Anyone doubting the power of protest should study the shutdown of the Minneapolis Board of Education meeting on Jan. 12. The board was poised to appoint a new superintendent when demonstrators planted themselves in front of the dais, shouting, clapping and chanting their opposition until the board gave up and adjourned.
Days later, the would-be superintendent withdrew his name from contention.
If board members had instead clapped the demonstrators in handcuffs, they probably would have had the law on their side. On Jan. 25, the Minnesota Court of Appeals upheld the disorderly conduct conviction of a woman who refused to move her chair farther away from the dais during a June 2013 meeting of the Little Falls City Council.
On the scale of disruption, Robin Hensel’s seating shenanigan in Little Falls looks tame next to the takeover in Minneapolis. Yet the Court of Appeals did not accept her argument that she was exercising her First Amendment rights at a public meeting.
Instead, the court invoked a provision in the state’s disorderly conduct statute that penalizes conduct that “disturbs an assembly or meeting. …”
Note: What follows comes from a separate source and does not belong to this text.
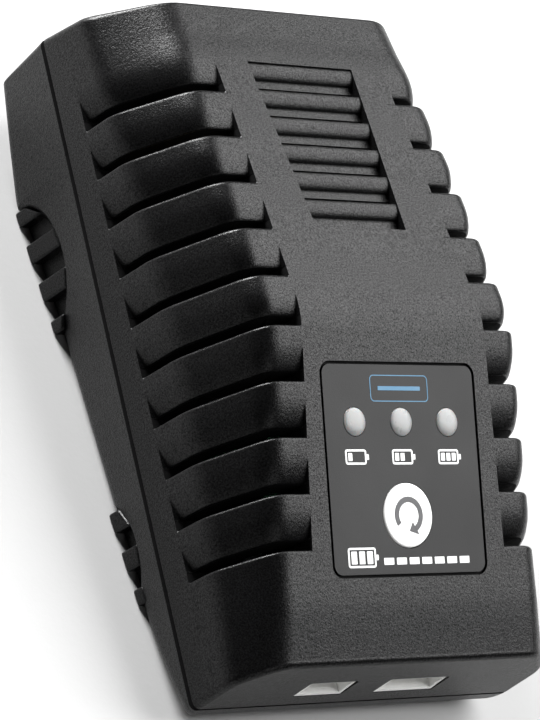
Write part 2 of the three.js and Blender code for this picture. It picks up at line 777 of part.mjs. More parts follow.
function chokeWinding(side) {
  const { x, y, width, height, depth, leg } = CHOKE;
  const low = DECK + 1.6 + leg + GAP;
  const high = DECK + 1.6 + height - leg - GAP;
  const centre = x + side * (width - leg) / 2;
  const outline = roundedOutline(rectangle(centre - 4.4, centre + 4.4, y - 4.4, y + 4.4), 2.2);
  return cut(
    upright(outline, low, high),
    centredBox(centre, y, leg + 2 * GAP, depth + 2 * GAP, 0, FAR),
  );
}

// One E-shaped half of the ferrite core; the two halves meet at mid height.
function coreHalf(upper) {
  const { x, y, width, depth, height, leg, side } = TRANSFORMER;
  const low = DECK + 1.2;
  const middle = low + height / 2;
  const window = (width - leg) / 2 - side;
  const windows = [-1, 1].map((step) => centredBox(
    x + step * (leg + window) / 2, y, window, depth + 2, low + side, low + height - side,
  ));
  const whole = cut(centredBox(x, y, width, depth, low, low + height), ...windows);
  return upper
    ? cut(whole, box(-FAR, FAR, -FAR, FAR, 0, middle + GAP / 2))
    : cut(whole, box(-FAR, FAR, -FAR, FAR, middle - GAP / 2, FAR));
}

function transformerSleeve(inner, outer, low, high) {
  const { x, y, leg, depth } = TRANSFORMER;
  return cut(
    centredBox(x, y, leg + 2 * outer, depth + 2 * outer, low, high),
    centredBox(x, y, leg + 2 * inner, depth + 2 * inner, low - 1, high + 1),
  );
}

function transformerBobbin() {
  const low = DECK + 1.2 + TRANSFORMER.side + GAP;
  const high = DECK + 1.2 + TRANSFORMER.height - TRANSFORMER.side - GAP;
  return join(
    transformerSleeve(GAP, 1.1, low, high),
    transformerSleeve(GAP, 5.5, low, low + 1),
    transformerSleeve(GAP, 5.5, high - 1, high),
  );
}

function transformerWinding() {
  const { x, y, leg, depth } = TRANSFORMER;
  const low = DECK + 1.2 + TRANSFORMER.side + GAP + 1 + GAP;
  const high = DECK + 1.2 + TRANSFORMER.height - TRANSFORMER.side - GAP - 1 - GAP;
  const reach = 5.1;
  const outline = roundedOutline(rectangle(
    x - leg / 2 - reach, x + leg / 2 + reach, y - depth / 2 - reach, y + depth / 2 + reach,
  ), 2);
  const core = 1.1 + GAP;
  return cut(
    upright(outline, low, high),
    centredBox(x, y, leg + 2 * core, depth + 2 * core, 0, FAR),
  );
}

function outputInductor(x, y) {
  return turned(x, y, [
    [0, DECK], [5, DECK], [5, DECK + 1.4], [4.3, DECK + 2], [4.3, DECK + 6.4],
    [5, DECK + 7], [5, DECK + 8.4], [0, DECK + 8.4],
  ], 20);
}

function chip(x, y, width, length, height) {
  return centredBox(x, y, width, length, DECK, DECK + height);
}

// ---------------------------------------------------------------- screws and labels

function caseScrew(boss) {
  const { x, y, meet } = boss;
  const top = meet + 7.5;
  const { shaft, head, headHeight } = SCREW;
  const seat = boss.seat - GAP;
  const screw = turned(x, y, [
    [0, seat - headHeight], [head - 0.3, seat - headHeight], [head, seat - headHeight + 0.4],
    [head, seat], [shaft, seat], [shaft, top - 1.5], [0, top],
  ], 12);
  const slots = [0, 1].map((turn) => (
    centredBox(0, 0, turn ? 3.4 : 0.8, turn ? 0.8 : 3.4, seat - headHeight - 1, seat - 1)
      .translate(x, y, 0)
  ));
  return cut(screw, ...slots);
}

function ratingLabel() {
  return upright(roundedOutline(rectangle(-18, 18, -26, -2), 1.2), 0.2, 0.5);
}

// ---------------------------------------------------------------- assembly

const group = new THREE.Group();
group.name = 'balance_battery_charger';

function addPiece(name, geometry, material) {
  const mesh = new THREE.Mesh(geometry, MATERIALS[material]);
  mesh.name = name;
  group.add(mesh);
}

const SIDES = [['left', -1], ['right', 1]];
const LAMPS = [['left', -1], ['middle', 0], ['right', 1]];
const CORNERS = ['back_right', 'back_left', 'front_right', 'front_left'];

addPiece('upper_shell', toRow(upperShell()), 'shell');
addPiece('lower_shell', toRow(lowerShell()), 'shell');
addPiece('label_overlay', labelOverlay(), 'overlay');
addPiece('rating_label', ratingLabel(), 'overlay');
addPiece('mode_button', modeButton(), 'white');
addPiece('switch_plunger', switchPlunger(), 'black');
addPiece('switch_body', switchBody(), 'black');

for (const [name, step] of LAMPS) {
  addPiece(`led_window_${name}`, ledWindow(step), 'milky');
  addPiece(`led_${name}`, led(step), 'clear');
}

addPiece('front_board', frontBoard(), 'circuitBoard');
addPiece('board_ribbon', boardRibbon(), 'white');
SIDES.forEach(([name, side], index) => {
  addPiece(`front_board_screw_${name}`, frontBoardScrew(FRONT_SCREWS[index]), 'steel');
  addPiece(`inlet_pin_${name}`, inletPin(side), 'tin');
  addPiece(`choke_winding_${name}`, chokeWinding(side), 'copper');
});

addPiece('main_board', mainBoard(), 'circuitBoard');
for (const socket of SOCKETS) {
  addPiece(socket.name, socketHousing(socket), 'nylon');
  pinPositions(socket).forEach((x, index) => {
    addPiece(`${socket.name}_pin_${index + 1}`, socketPin(x), 'tin');
  });
}

addPiece('mains_inlet_body', inletBody(), 'black');
addPiece('mains_fuse', can(-8.5, 31.5, 4.1, 8), 'brown');
addPiece('surge_varistor', disc(-18, 29, 5, 4, 7.5), 'blue');
addPiece('noise_capacitor', join(
  centredBox(-14.5, 21.5, 13, 6, DECK + 0.6, DECK + 12),
  ...leads(-14.5, 21.5, 10, DECK + 2),
), 'tape');
addPiece('choke_core', chokeCore(), 'ferrite');
addPiece('bridge_rectifier', join(
  centredBox(-19, 9, 3.8, 14, DECK + 3, DECK + 13),
  ...[-4.5, -1.5, 1.5, 4.5].map((step) => centredBox(-19, 9 + step, 0.7, 0.9, DECK, DECK + 4)),
), 'black');
addPiece('bulk_capacitor', can(18, 12.5, 6, 21), 'black');
addPiece('transformer_core_lower', coreHalf(false), 'ferrite');
addPiece('transformer_core_upper', coreHalf(true), 'ferrite');
addPiece('transformer_bobbin', transformerBobbin(), 'black');
addPiece('transformer_winding', transformerWinding(), 'tape');
addPiece('safety_capacitor', disc(20, -1.5, 3.4, 3, 5), 'blue');
addPiece('switching_transistor', powerTransistor(-18.2, -6.5, -1), 'black');
addPiece('primary_heatsink', heatsink(-22.4, -6.5, 13, 15), 'aluminium');
addPiece('output_rectifier', powerTransistor(18.2, -12.5, 1), 'black');
addPiece('output_heatsink', heatsink(22.4, -12.5, 12, 15), 'aluminium');
addPiece('output_capacitor_left', can(-14, -19, 4, 11.5), 'black');
addPiece('output_capacitor_right', can(-12.8, -28.4, 4, 11.5), 'black');
addPiece('output_inductor', outputInductor(16, -25), 'copper');
addPiece('feedback_optocoupler', chip(4, -13.5, 4.6, 6.5, 3.5), 'black');
addPiece('charge_controller', chip(0, -30.5, 7, 7, 1.2), 'black');
addPiece('balance_transistor_left', chip(-9, -38, 5, 4, 1.4), 'black');
addPiece('balance_transistor_right', chip(7, -38, 5, 4, 1.4), 'black');
BOSSES.forEach((boss, index) => {
  addPiece(`case_screw_${CORNERS[index]}`, caseScrew(boss), 'steel');
});

export default group;
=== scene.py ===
"""Balance battery charger: the looks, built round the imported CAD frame.

The case is drawn in millimetres in the parting frame, whose XY plane is the plane between
the two half shells, and is then tilted into the row frame and scaled to metres.
"""

import json
import math

import bmesh
import bpy
import numpy as np
from mathutils import Matrix, Vector


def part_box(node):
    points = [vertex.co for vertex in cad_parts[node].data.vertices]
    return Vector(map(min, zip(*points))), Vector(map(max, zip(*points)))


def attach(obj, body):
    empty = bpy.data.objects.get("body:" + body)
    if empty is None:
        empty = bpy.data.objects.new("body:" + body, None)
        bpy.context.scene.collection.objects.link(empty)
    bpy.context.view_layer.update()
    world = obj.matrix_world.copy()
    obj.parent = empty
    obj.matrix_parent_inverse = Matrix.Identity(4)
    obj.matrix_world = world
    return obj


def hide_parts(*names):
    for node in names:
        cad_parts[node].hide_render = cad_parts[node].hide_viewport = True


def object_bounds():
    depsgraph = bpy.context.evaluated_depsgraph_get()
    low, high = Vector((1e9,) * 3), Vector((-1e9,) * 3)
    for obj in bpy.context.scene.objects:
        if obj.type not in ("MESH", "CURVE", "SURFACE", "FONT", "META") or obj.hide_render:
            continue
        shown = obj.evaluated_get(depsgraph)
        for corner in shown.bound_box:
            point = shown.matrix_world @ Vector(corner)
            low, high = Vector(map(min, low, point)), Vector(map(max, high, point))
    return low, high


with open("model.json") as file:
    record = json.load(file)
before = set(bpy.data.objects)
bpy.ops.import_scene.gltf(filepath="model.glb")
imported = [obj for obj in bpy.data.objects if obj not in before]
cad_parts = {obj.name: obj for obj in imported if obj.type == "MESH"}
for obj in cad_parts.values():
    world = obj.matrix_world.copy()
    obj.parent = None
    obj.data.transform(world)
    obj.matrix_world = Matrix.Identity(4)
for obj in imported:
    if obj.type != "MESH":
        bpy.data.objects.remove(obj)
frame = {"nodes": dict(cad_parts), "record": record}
CAD_LOW, CAD_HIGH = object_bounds()

# ---------------------------------------------------------------- dimensions, in mm

# The parting plane tilts down to the front; its origin lies this high over the base, and is
# shifted along Y to centre the case.
PARTING_TILT = math.radians(8)
PARTING_LIFT = 13.2
BALANCE_SHIFT = -0.628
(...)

Those disturbances “certainly could take the form of speaking out of turn, heckling, shouting, chanting, and other forms of oral protest,” Appeals Court Judge Michelle Larkin wrote in the opinion. “Disturbances could also take the form of expressive conduct like Hensel’s refusal to move her chair in this case.”
It’s no picnic to be a public official these days, with trust in institutions and leaders at a nadir. School board members, mayors and others in public office have to endure name-calling, outbursts and threats. They do have a right, and a responsibility, to maintain control of their meetings.
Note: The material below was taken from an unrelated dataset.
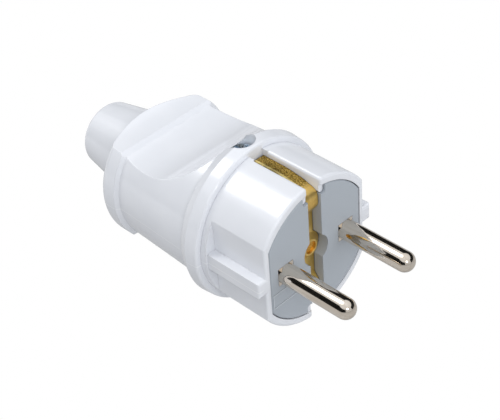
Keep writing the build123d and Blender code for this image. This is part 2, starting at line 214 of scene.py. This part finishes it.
def makeWhitePlastic(name, look, seamPlace):
    mat, tree, shader = newMaterial(name)
    place = objectPlace(tree)
    wave = noise(tree, place, look["waveSize"], look["waveDetail"])
    grain = noise(tree, place, look["grainSize"], look["grainDetail"])
    line = band(tree, axisOf(tree, place, "Z"), seamPlace, look["seamHalfWidth"], look["seamSoft"])
    aside = combine(tree, "ABSOLUTE", axisOf(tree, place, "Y"))
    seam = combine(tree, "MULTIPLY", line, combine(tree, "GREATER_THAN", aside, look["seamOutside"]))
    plain = blendColours(tree, spread(tree, wave), look["dark"], look["light"])
    # painted highlight: the mould line is coloured lighter
    lined = blendColours(tree, seam, plain, look["seamHighlight"])
    # painted shade: the colour darkens deep in narrow gaps
    colour = blendColours(tree, gapShadeMask(tree, look["gapShadeReach"]), look["gapShade"], lined)
    setFinish(tree, shader, look, colour, grain)
    shader.inputs["IOR"].default_value = look["ior"]
    shader.inputs["Specular IOR Level"].default_value = look["specular"]
    ridge = combine(tree, "MULTIPLY", seam, look["seamHeight"] / look["waveHeight"])
    relief = combine(tree, "ADD", wave, ridge)
    addBump(tree, shader, relief, look["waveHeight"], look["waveBump"], look["edge"])
    return mat


# Grey moulding of the carrier, its back plate and the cord clamp
greyPlastic = {
    "light": (0.425, 0.460, 0.498),
    "dark": (0.392, 0.428, 0.466),
    "roughLow": 0.36,
    "roughHigh": 0.48,
    "ior": 1.50,
    "grainSize": 0.22 * mm,
    "grainDetail": 3.0,
    "grainHeight": 0.006 * mm,
    "grainBump": 0.5,
    "edge": 0.20 * mm,
    "gapShadeReach": 0.6 * mm,
    # painted shade, the colour deep in narrow gaps round the carrier
    "gapShade": (0.14, 0.15, 0.17),
    # painted highlight: the raised frame on the face is coloured lighter
    "raisedHighlight": (0.56, 0.60, 0.64),   # the bare frame on the face
    "raisedAbove": 0.06 * mm,
}


def makeGreyPlastic(name, look):
    mat, tree, shader = newMaterial(name)
    place = objectPlace(tree)
    grain = noise(tree, place, look["grainSize"], look["grainDetail"])
    plain = blendColours(tree, spread(tree, grain), look["dark"], look["light"])
    # painted shade: the colour darkens deep in narrow gaps
    faced = blendColours(tree, gapShadeMask(tree, look["gapShadeReach"]), look["gapShade"], plain)
    # painted highlight on the raised frame of the face
    raised = combine(tree, "GREATER_THAN", axisOf(tree, place, "X"), look["raisedAbove"])
    colour = blendColours(tree, raised, faced, look["raisedHighlight"])
    setFinish(tree, shader, look, colour, grain)
    shader.inputs["IOR"].default_value = look["ior"]
    addBump(tree, shader, grain, look["grainHeight"], look["grainBump"], look["edge"])
    return mat


# Nickel plate of the pins, with faint streaks along them
nickel = {
    "light": (0.88, 0.80, 0.70),
    "dark": (0.76, 0.67, 0.56),
    "roughLow": 0.05,
    "roughHigh": 0.10,
    "streakSize": 0.5 * mm,
    "streakDetail": 3.0,
    "streakAlong": (0.08, 1, 1),
    "streakHeight": 0.0016 * mm,
    "streakBump": 0.5,
}


def makeNickel(name, look):
    mat, tree, shader = newMaterial(name)
    place = objectPlace(tree, look["streakAlong"])
    streak = noise(tree, place, look["streakSize"], look["streakDetail"])
    colour = blendColours(tree, spread(tree, streak), look["dark"], look["light"])
    setFinish(tree, shader, look, colour, streak)
    shader.inputs["Metallic"].default_value = 1.0
    addBump(tree, shader, streak, look["streakHeight"], look["streakBump"])
    return mat


# Brass of the earth strip: smooth bends in front, speckled arms in the channels,
# and a painted highlight line along each arm
brass = {
    "light": (0.95, 0.68, 0.23),
    "dark": (0.80, 0.54, 0.15),
    "roughLow": 0.34,
    "roughHigh": 0.46,
    "streakSize": 1.4 * mm,
    "streakDetail": 2.0,
    "streakAlong": (1, 1, 0.15),
    "armLight": (0.84, 0.58, 0.15),
    "armDark": (0.15, 0.09, 0.012),
    "armEnd": -4.0 * mm,           # the speckles fade out from here to the front
    "armFade": 1.5 * mm,
    "armHeight": 12 * mm,          # the arms lie further than this from the middle
    "speckleSize": 0.30 * mm,
    "speckleDetail": 2.0,
    "speckleStart": 0.40,
    "speckleEnd": 0.68,
    "speckleHeight": 0.05 * mm,
    "speckleBump": 1.0,
    # painted highlight: a light line along each arm
    "armHighlight": (1.00, 0.82, 0.34),
    "armHighlightMiddle": -0.62 * mm,
    "armHighlightHalfWidth": 0.16 * mm,
    "armHighlightSoft": 0.18 * mm,
    "edge": 0.30 * mm,
}


def makeBrass(name, look):
    mat, tree, shader = newMaterial(name)
    place = objectPlace(tree)
    stretched = objectPlace(tree, look["streakAlong"])
    streak = noise(tree, stretched, look["streakSize"], look["streakDetail"])
    bends = blendColours(tree, spread(tree, streak), look["dark"], look["light"])

    speckle = noise(tree, place, look["speckleSize"], look["speckleDetail"])
    spots = spread(tree, speckle, 0.0, 1.0, look["speckleStart"], look["speckleEnd"])
    spotted = blendColours(tree, spots, look["armDark"], look["armLight"])
    across = axisOf(tree, place, "Y")
    # painted highlight line along the arm
    armHighlightLine = band(tree, across, look["armHighlightMiddle"], look["armHighlightHalfWidth"], look["armHighlightSoft"])
    arms = blendColours(tree, armHighlightLine, spotted, look["armHighlight"])

    fadeEnd = look["armEnd"] + look["armFade"]
    behind = spread(tree, axisOf(tree, place, "X"), 1.0, 0.0, look["armEnd"], fadeEnd)
    fromMiddle = combine(tree, "ABSOLUTE", axisOf(tree, place, "Z"))
    high = combine(tree, "GREATER_THAN", fromMiddle, look["armHeight"])
    onArm = combine(tree, "MULTIPLY", behind, high)
    setFinish(tree, shader, look, blendColours(tree, onArm, bends, arms), streak)
    shader.inputs["Metallic"].default_value = 1.0
    relief = combine(tree, "MULTIPLY", speckle, onArm)
    addBump(tree, shader, relief, look["speckleHeight"], look["speckleBump"], look["edge"])
    return mat


# Zinc plate of the screws, nuts and washer, blue white or, on the earth screw, yellow as a painted
# reflection of the brass strip round it
zinc = {
    "light": (0.90, 0.96, 1.00),
    "dark": (0.44, 0.55, 0.66),
    "roughLow": 0.22,
    "roughHigh": 0.42,
    "cloudSize": 0.32 * mm,
    "cloudDetail": 3.0,
    "cloudHeight": 0.06 * mm,
    "cloudBump": 0.5,
}
# painted reflection: the earth screw is tinted yellow for the brass of the strip's neck mirrored on
# it
zincPaintedBrassReflection = {
    **zinc,
    "light": (0.95, 0.55, 0.12),
    "dark": (0.70, 0.34, 0.05),
}


def makeZinc(name, look):
    mat, tree, shader = newMaterial(name)
    cloud = noise(tree, objectPlace(tree), look["cloudSize"], look["cloudDetail"])
    colour = blendColours(tree, spread(tree, cloud), look["dark"], look["light"])
    setFinish(tree, shader, look, colour, cloud)
    shader.inputs["Metallic"].default_value = 1.0
    addBump(tree, shader, cloud, look["cloudHeight"], look["cloudBump"])
    return mat


# One finish for each of the record's material slots, then the nodes that differ from their slot
slotFinishes = {
    "housing": makeWhitePlastic("whitePlastic", whitePlastic, whitePlastic["hoodSeam"]),
    "carrier": makeGreyPlastic("greyPlastic", greyPlastic),
    "pins": makeNickel("nickel", nickel),
    "brass": makeBrass("brass", brass),
    "steel": makeZinc("zinc", zinc),
}
nodeFinishes = {
    "front_shell": makeWhitePlastic("shellPlastic", whitePlastic, whitePlastic["shellSeam"]),
    # the earth screw's yellow is a painted reflection of the brass round it
    "earth_screw": makeZinc("zincPaintedBrassReflection", zincPaintedBrassReflection),
}
print("finishes made:", len(slotFinishes) + len(nodeFinishes))


def dressNode(node, mat):
    obj = nodes[node]
    if not obj.material_slots:
        obj.data.materials.append(mat)
    for place in obj.material_slots:
        place.link = "OBJECT"
        place.material = mat


for part in frame["record"]["subparts"]:
    slotFinish = slotFinishes[part["material_slot"]]
    dressNode(part["node"], nodeFinishes.get(part["node"], slotFinish))
print("nodes dressed")


# Studio: a pale table, which the camera sees as plain white, under a sky that is brighter
# from above and in front. The sky that lights the plug and the one that its gloss and metal
# mirror differ, each with its own even part and lobes of light.
studio = {
    "floorDrop": 45 * mm,
    "floorSize": 6.0,
    "floorWhite": (0.50, 0.50, 0.50),
    "skyColour": (0.952, 0.969, 1.0),
    "skyEven": 0.315,
    "skyLobes": [
        ((0, 0, 1), 0.24),
        ((1, 0, 0), 0.88),
        ((0.7, 0, 0.7), 0.28),
    ],
    "mirrorEven": 0.50,
    "mirrorLobes": [((0, 0, 1), 0.42)],
}


def addSheet(name, points, faces, mat):
    mesh = bpy.data.meshes.new(name)
    mesh.from_pydata(points, [], faces)
    mesh.materials.append(mat)
    sheet = bpy.data.objects.new(name, mesh)
    bpy.context.scene.collection.objects.link(sheet)
    return sheet


# The camera sees plain white, and everything else what lights the plug
def whiteToCamera(tree, lit):
    glow = tree.nodes.new("ShaderNodeEmission")
    path = tree.nodes.new("ShaderNodeLightPath")
    mix = tree.nodes.new("ShaderNodeMixShader")
    tree.links.new(path.outputs["Is Camera Ray"], mix.inputs["Fac"])
    tree.links.new(lit, mix.inputs[1])
    tree.links.new(glow.outputs["Emission"], mix.inputs[2])
    return mix.outputs["Shader"]


def makeTableWhite(name, colour):
    mat = bpy.data.materials.new(name)
    mat.use_nodes = True
    tree = mat.node_tree
    tree.nodes.clear()
    out = tree.nodes.new("ShaderNodeOutputMaterial")
    matt = tree.nodes.new("ShaderNodeBsdfDiffuse")
    matt.inputs["Color"].default_value = (*colour, 1)
    tree.links.new(whiteToCamera(tree, matt.outputs["BSDF"]), out.inputs["Surface"])
    return mat


def addFloor(room):
    low = cadBox[0][2] - room["floorDrop"]
    half = room["floorSize"] / 2
    corners = [(-half, -half, low), (half, -half, low), (half, half, low), (-half, half, low)]
    white = makeTableWhite("floorWhite", room["floorWhite"])
    floor = addSheet("floor", corners, [(0, 1, 2, 3)], white)


# Light that falls off from the given direction to nothing at a right angle to it
def lobe(tree, way, direction, strength):
    dot = tree.nodes.new("ShaderNodeVectorMath")
    dot.operation = "DOT_PRODUCT"
    dot.inputs[1].default_value = direction
    tree.links.new(way, dot.inputs[0])
    part = tree.nodes.new("ShaderNodeMapRange")
    part.inputs["To Max"].default_value = strength
    tree.links.new(dot.outputs["Value"], part.inputs["Value"])
    return part.outputs["Result"]


def skyTotal(tree, way, even, lobes):
    total = tree.nodes.new("ShaderNodeValue").outputs[0]
    total.default_value = even
    for direction, strength in lobes:
        total = combine(tree, "ADD", total, lobe(tree, way, direction, strength))
    return total


def setWorld(room):
    world = bpy.data.worlds.new("studio")
    bpy.context.scene.world = world
    world.use_nodes = True
    tree = world.node_tree
    tree.nodes.clear()
    out = tree.nodes.new("ShaderNodeOutputWorld")
    way = tree.nodes.new("ShaderNodeTexCoord").outputs["Generated"]
    path = tree.nodes.new("ShaderNodeLightPath")
    choice = tree.nodes.new("ShaderNodeMix")
    tree.links.new(path.outputs["Is Glossy Ray"], choice.inputs["Factor"])
    tree.links.new(skyTotal(tree, way, room["skyEven"], room["skyLobes"]), choice.inputs["A"])
    tree.links.new(skyTotal(tree, way, room["mirrorEven"], room["mirrorLobes"]), choice.inputs["B"])
    lit = tree.nodes.new("ShaderNodeBackground")
    lit.inputs["Color"].default_value = (*room["skyColour"], 1)
    tree.links.new(choice.outputs["Result"], lit.inputs["Strength"])
    tree.links.new(whiteToCamera(tree, lit.outputs["Background"]), out.inputs["Surface"])


# A long soft box over the rear, whose reflection runs along the shell, and a small front lamp
softBoxes = {
    "longBox": {
        "shape": "RECTANGLE",
        "direction": (-0.57, -0.20, 0.78),
        "distance": 0.9,
        "size": (0.34, 0.75),
        "power": 3.4,
    },
    "frontLamp": {
        "shape": "DISK",
        "direction": (0.75, -0.32, 0.55),
        "distance": 0.9,
        "size": (0.26, 0.26),
        "power": 0.8,
    },
}
softBoxAim = (-0.02, 0, 0)         # near the middle of the plug


def addSoftBox(name, box, aim):
    light = bpy.data.lights.new(name, "AREA")
    light.shape = box["shape"]
    light.size, light.size_y = box["size"]
    light.energy = box["power"]
    obj = bpy.data.objects.new(name, light)
    toward = Vector(box["direction"]).normalized()
    obj.location = Vector(aim) + toward * box["distance"]
    obj.rotation_euler = toward.to_track_quat("Z", "Y").to_euler()
    bpy.context.scene.collection.objects.link(obj)


# Black cards round the table, which the bright metal mirrors as its dark bands. Each one
# runs from a rear to a front bearing, and its lower and upper edges change on the way.
cards = {
    "reach": 0.60,
    "colour": (0.002, 0.002, 0.002),
    "rough": 0.9,
    "steps": 16,
    "places": {                    # bearing, lower edge and upper edge, in degrees
        "nearCard": {"rear": (-158, -6, 42), "front": (-45, 2, 28)},
        "farCard": {"rear": (172, 1, 57), "front": (18, 5, 31)},
    },
}


def around(bearing, height, reach):
    turn, rise = math.radians(bearing), math.radians(height)
    flat = reach * math.cos(rise)
    return (flat * math.cos(turn), flat * math.sin(turn), reach * math.sin(rise))


def between(start, end, share):
    return start + (end - start) * share


def addCard(name, place, steps, reach, mat):
    points, faces = [], []
    for i in range(steps + 1):
        ends = zip(place["rear"], place["front"])
        bearing, low, high = (between(rear, front, i / steps) for rear, front in ends)
        points += [around(bearing, low, reach), around(bearing, high, reach)]
        if i:
            faces.append((2 * i - 2, 2 * i, 2 * i + 1, 2 * i - 1))
    card = addSheet(name, points, faces, mat)
    card.visible_camera = False
    card.visible_diffuse = False
    card.visible_shadow = False


def addCards(look):
    mat, tree, shader = newMaterial("cardBlack")
    shader.inputs["Base Color"].default_value = (*look["colour"], 1)
    shader.inputs["Roughness"].default_value = look["rough"]
    for name, place in look["places"].items():
        addCard(name, place, look["steps"], look["reach"], mat)


addFloor(studio)
setWorld(studio)
addCards(cards)
for name, box in softBoxes.items():
    addSoftBox(name, box, softBoxAim)
print("studio lit")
Still, there’s a fuzzy line between dissent and disruption, and even the courts can’t decide where that is.
Take the case of Todd Sharkey, who was dragged from a public meeting. Sharkey’s plan to develop a plot of land encountered resistance from the Shoreview City Council. The conflict culminated in a confrontation at a council meeting in May 2010.
At the podium, Sharkey kept interrupting the mayor. The mayor then told deputies: “Would you take Mr. Sharkey out, please?”
Sharkey refused to go, yelling three times that they would have to arrest him, according to the Court of Appeals opinion. Then he “clung to the podium and refused to leave until deputies pried his fingers off the podium and escorted him from the meeting,” the judges wrote.
He was convicted of two counts of disorderly conduct and ordered to stay away from the council. In June 2012, the Court of Appeals threw out the convictions, ruling that Sharkey’s sustained effort to speak his mind during a public comment period was his right.
“I was using facts, and I was burying the council,” Sharkey said in an interview. “They didn’t like it. When a council like that puts themselves out on a limb, you’d better have tough skin.”
Robin Hensel’s attorney brought up the Sharkey decision when appealing. Before the disorderly conduct charge, Hensel had a history of tussles with the city over her colorful signs proclaiming her antiwar and anti-corporate views.
In 2012, she sued the city for suppressing her signs and stopping her from buying advertising space on a bench right outside Little Falls City Hall. On June 3, 2013, she came to the council chambers with a sign on her head. It said, on the front, “Free speech restricted here.”
At the next meeting, four days later, she left that headgear at home, but positioned her chair directly in front of the council dais to make a point. A negotiation with council members followed, and she moved her chair back, but not all the way.
At least one council member said they should just move on with the meeting, according to YouTube videos from that day. But the police chief and another officer warned Hensel that she faced arrest if she kept her seat where it was. She refused to move any farther, but when they moved to lift her up, she rose and walked with them out of the room.
A jury convicted Hensel of disorderly conduct, and she received a stayed sentence of 15 days in jail and a year of probation. In her appeal, she argued that the disorderly conduct law violated the Constitution.
The Court of Appeals rejected that argument. It did not mention why Hensel’s chair challenge was different from Sharkey’s firm stand at the podium. Perhaps the Minnesota Supreme Court will sort this all out.
If it does, I hope it recognizes that even in Minnesota, decorum has to take a back seat to democracy.